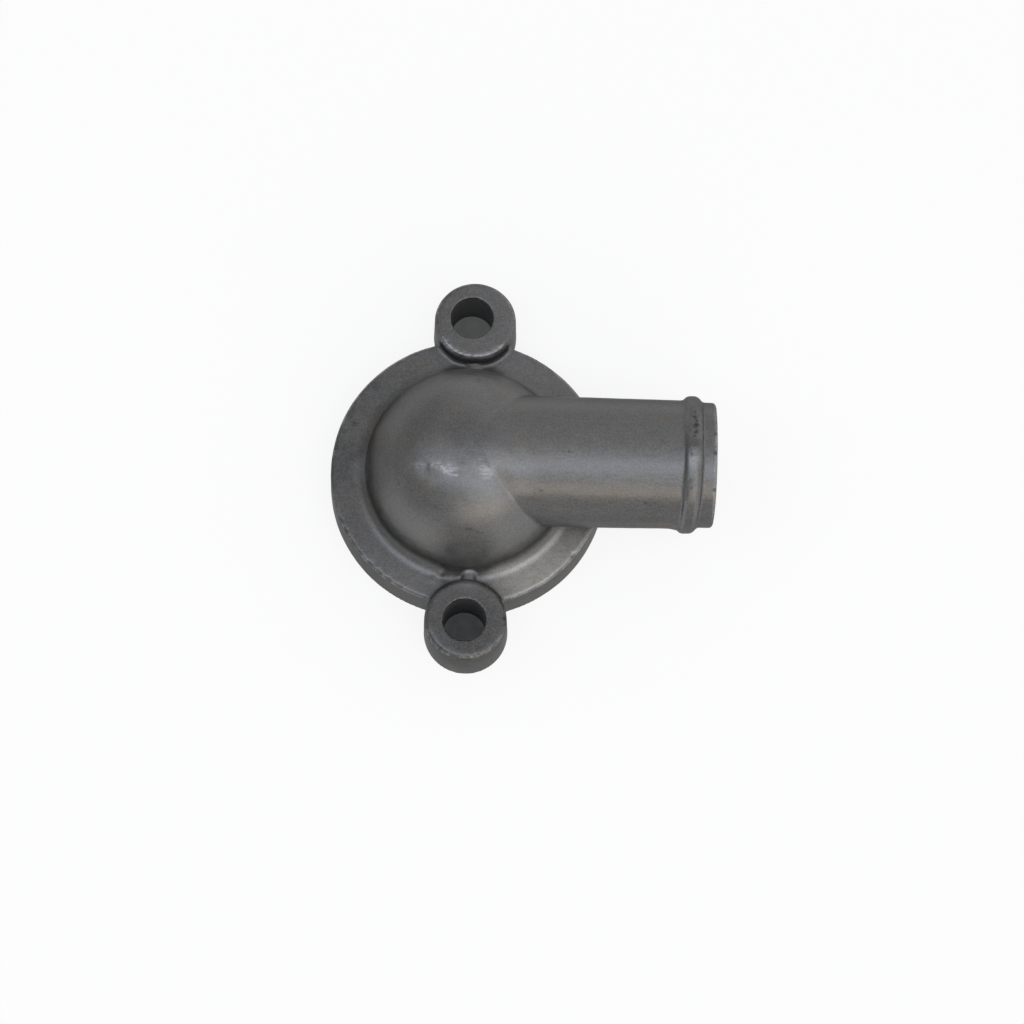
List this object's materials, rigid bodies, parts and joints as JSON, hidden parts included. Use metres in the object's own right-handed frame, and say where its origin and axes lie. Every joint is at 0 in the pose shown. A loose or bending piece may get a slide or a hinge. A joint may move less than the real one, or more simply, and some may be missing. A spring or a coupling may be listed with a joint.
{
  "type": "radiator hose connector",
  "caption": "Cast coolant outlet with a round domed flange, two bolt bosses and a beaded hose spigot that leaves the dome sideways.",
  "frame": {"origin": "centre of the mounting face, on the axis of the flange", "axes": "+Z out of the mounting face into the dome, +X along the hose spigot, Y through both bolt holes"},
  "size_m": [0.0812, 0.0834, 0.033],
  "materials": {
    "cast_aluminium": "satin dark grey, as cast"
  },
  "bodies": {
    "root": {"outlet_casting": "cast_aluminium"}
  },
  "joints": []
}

Required work -
Reproduce the material exactly, with every line intact.

Final result -
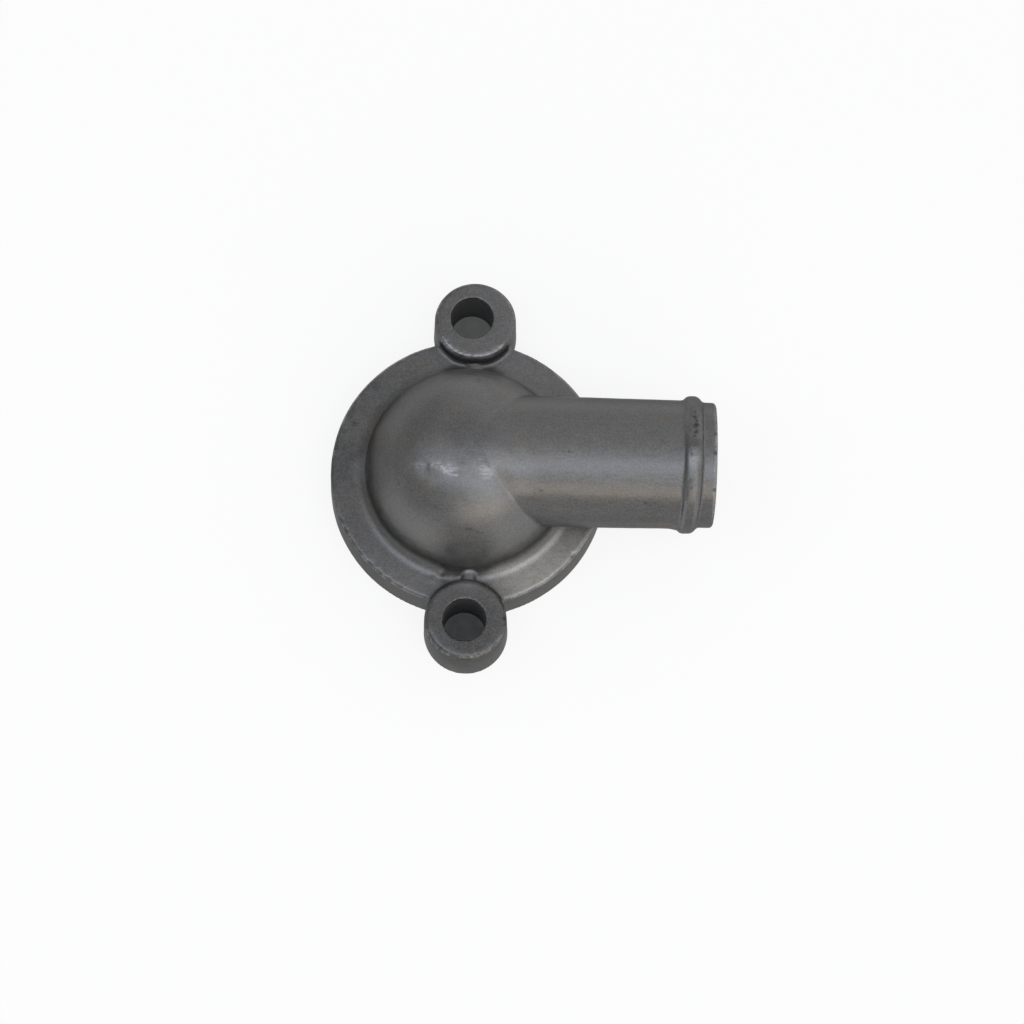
List this object's materials, rigid bodies, parts and joints as JSON, hidden parts included. Use metres in the object's own right-handed frame, and say where its origin and axes lie. Every joint is at 0 in the pose shown. A loose or bending piece may get a slide or a hinge. A joint may move less than the real one, or more simply, and some may be missing. A spring or a coupling may be listed with a joint.
{
  "type": "radiator hose connector",
  "caption": "Cast coolant outlet with a round domed flange, two bolt bosses and a beaded hose spigot that leaves the dome sideways.",
  "frame": {"origin": "centre of the mounting face, on the axis of the flange", "axes": "+Z out of the mounting face into the dome, +X along the hose spigot, Y through both bolt holes"},
  "size_m": [0.0812, 0.0834, 0.033],
  "materials": {
    "cast_aluminium": "satin dark grey, as cast"
  },
  "bodies": {
    "root": {"outlet_casting": "cast_aluminium"}
  },
  "joints": []
}